3D "polys" rasterizer ?

Ray-casting was a popular technique in early 90s to provide 3D looking environments on not so fast hardware without going with a polygons rasterizer, it is a specialized form of ray-tracing so you constrain freedom to make it fast to render, the first games were doing it horizontal so you had an environment made of walls (textured vertical strips), further games combined it with a bit more advanced ray-casting ("floor casting") which provided textured floors.

An idea i have since some times now is to provide more freedom than usual by combining horizontal ray-casting with standard ray-casting and adding rotation to both to produce rich 3D environments which would looks like 3D as seen with conventional polygons rasterizer + texture mapping but using ray-caster tricks, the example i think off is a cube with sides made of portions of ray-casted planes so the idea is really to compose floors or walls as seen in these old ray-casting games to build 3D objects, it would probably be a bit trickier to compose 3D worlds with this compared to polygon rasterizer and a bit more limited in type of objects, it would perhaps be 5-DOF instead of 6.

Note : Implemented the idea and it works for a simple cube although right now it is more like a forward mapper / equiangular quads renderer (constrained "floor casting" if you will), i have a 5-DOF and a 6-DOF version, i don't know about the efficiency as it iterate on texture space so quite dependent on texture size and there may be a lot of overdraw, a renderer likes this may be perhaps advantageous sometimes (e.g. 2x less polygons vs a triangles rasterizer for some situations, linear texture fetch), the 5-DOF version can be made quite fast even with overdraw, it is also very simple implementation wise so perhaps suitable for code-golfing.

This sort of rendering was used on Panasonic 3DO and Sega Saturn with slightly different approach, an advanced implementation supporting curved geometry was also used by the Nvidia NV1.
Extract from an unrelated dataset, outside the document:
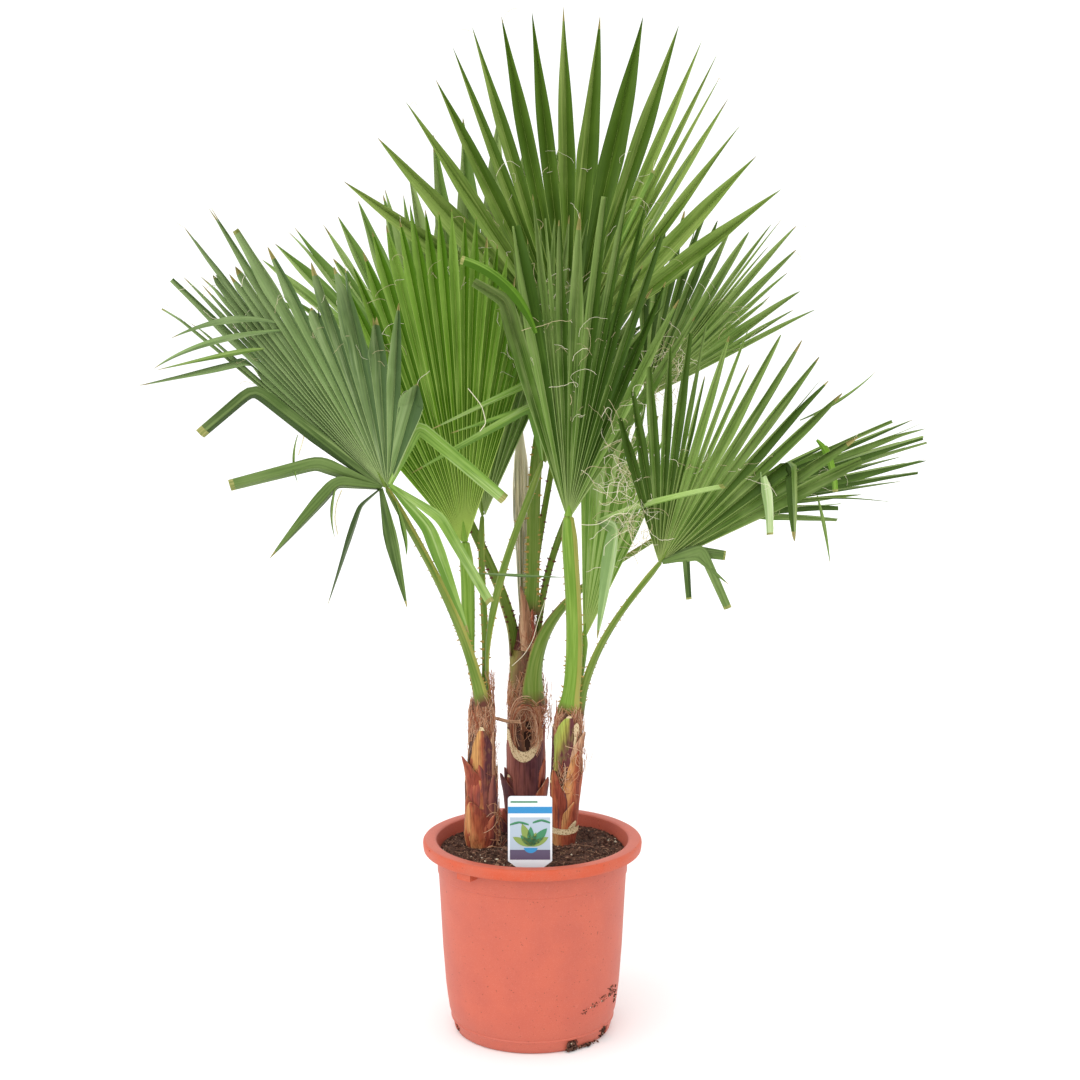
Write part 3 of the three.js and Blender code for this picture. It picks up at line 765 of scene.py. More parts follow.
@dataclass(frozen=True)
class Frond:
    """One frond: the values of the part's source, then its look.

    The source's values are the hub, the middle and sideways directions, the count of leaflets, their
    bearings, reaches and splits from side to side, the stalk (stem, offset, height and widths) and its bends.
    """

    name: str
    hub: Point
    mid: Point
    side: Point
    count: int
    fan: tuple[float, ...]
    reach: tuple[float, ...]
    split: tuple[float, ...]
    stalk: tuple[str, float, float, float, float, float]
    bends: tuple[Point, Point]
    seed: int
    sag: float = 0.0
    limp: float = 0.0
    cup: float = 0.0
    blunt: float = 0.0
    folds: tuple[tuple[float, ...], ...] = ()
    leaf: Leaf = Leaf.CROWN
    torn: float = 0.0  # share of leaflets that are torn into finer ones
    pleat: float = 0.8  # steepness of the fold along each rib
    taper: float = 0.85  # how early a leaflet narrows to its tip
    dusk: tuple[float, float] = (0.0, 0.0)  # span of the fan, from left to right, that is dealt a darker tone as painted shade
    lit: tuple[float, float] = (0.0, 0.0)  # span that is dealt a lighter tone as painted light
    stout: tuple[float, float] = (1.0, 1.0)  # widths of the stalk at foot and hub, against the source's
    turned: bool = False  # shows the brown margin of its stalk broadly
    faced: float = 0.0  # how far the stalk's flat side turns to the fan's at its foot
    costa: float = 0.45  # length of the rib that runs on into the blade
    thorns: Thorns = Thorns.HORN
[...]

equiangular quads rasterizer; texture from Wolfenstein 3D

note the slight texture distortion on the right face (curved diagonals) due to bi-linear interpolation

Platform games

Ok so another idea is doing platform games or mode 7 effects with the above method (or floor casting), immediate game i am thinking is Arcturus, a tiled floor casting is actually quite fast when a fixed pitch is implemented, just standard arithmetic and fetch / copy operations. A platform game could be implemented by skipping rendering on some tiles or some pixels which would also makes the whole algorithm quite fast since many pixels would be skipped.

Another game that i thought was doing that at first was The Adventure of Jimmy Neutron Boy Genius vs Jimmy Negatron on Game Boy Advance but then i remembered that GBA had mode 7 (affine transform + perspective done with line interrupts) for doing things like this so it is probably mode 7 but again could be doable with a quads renderer such as one mentioned above.

Feedback / Recursion

Cheap impressive 3D effects for 80s hardware ?

Take a look at this impressive 256 bytes intro for the Atari ST computer, this looks like an effect of the 90s era pulled off on 1985 home hardware (it is real-time and fast), the trick is actually easy if you remember video feedback and has tiny technical cost, generating a checkered texture and then doing fast copy operations multiple times (and mixing it with whatever is on screen) to pull off the feedback effect.

Update : the intro use a clever Raycasting trick, it is explained in this write up so it was not a feedback effect, don't know if the tech is still valid, generating one layer and doing blocks copy may be fast but also lengthy in code ?

Palette

Pre-computed 3D looping images

Iridion 3D (Game Boy Advance game) always impressed me for its pre-computed looping 3D background animations, it was not unusual in early 90s to do pre-computed 3D elements in 2D games but this game push it a little further with impressive uses of 3D background environments, a great idea since it has very little technical cost, mostly just a case of doing fast memory copy operations and maybe compression / stream issues to hold the animations in RAM, an easy task if the CPU support fast blocks copy operations (or hardware blitter) which is the case of ARM CPU.

There is some games on old school hardware that also use this trick, such as the tunnel level of Stardust. (1995, Atari STE)

Now i can think off many ideas to improve that at little cost on hardware supporting colors palette or features such as scrolling :
  • encoding details in colors for animations or showing different texture as the background animate so it would looks like a dynamic environment instead of a static one (add richness), maybe one could push smooth transition between levels etc. or modifying the geometry of the background by completely showing off different details (and usage of scrolling could also help to pull off this) so it would really looks like a 3D game at first sight instead of a bunch of looping 3D backgrounds. An impressive advanced example of palette colors cycling and amazing pixels art is Mark Ferrari colors cycling animations, he encode a lot of information that makes the art animated.
  • i wonder what could be done if you combine this method with tiles and raster distortions (HBL trick), perhaps whole levels looking like 3D environments could be done that way.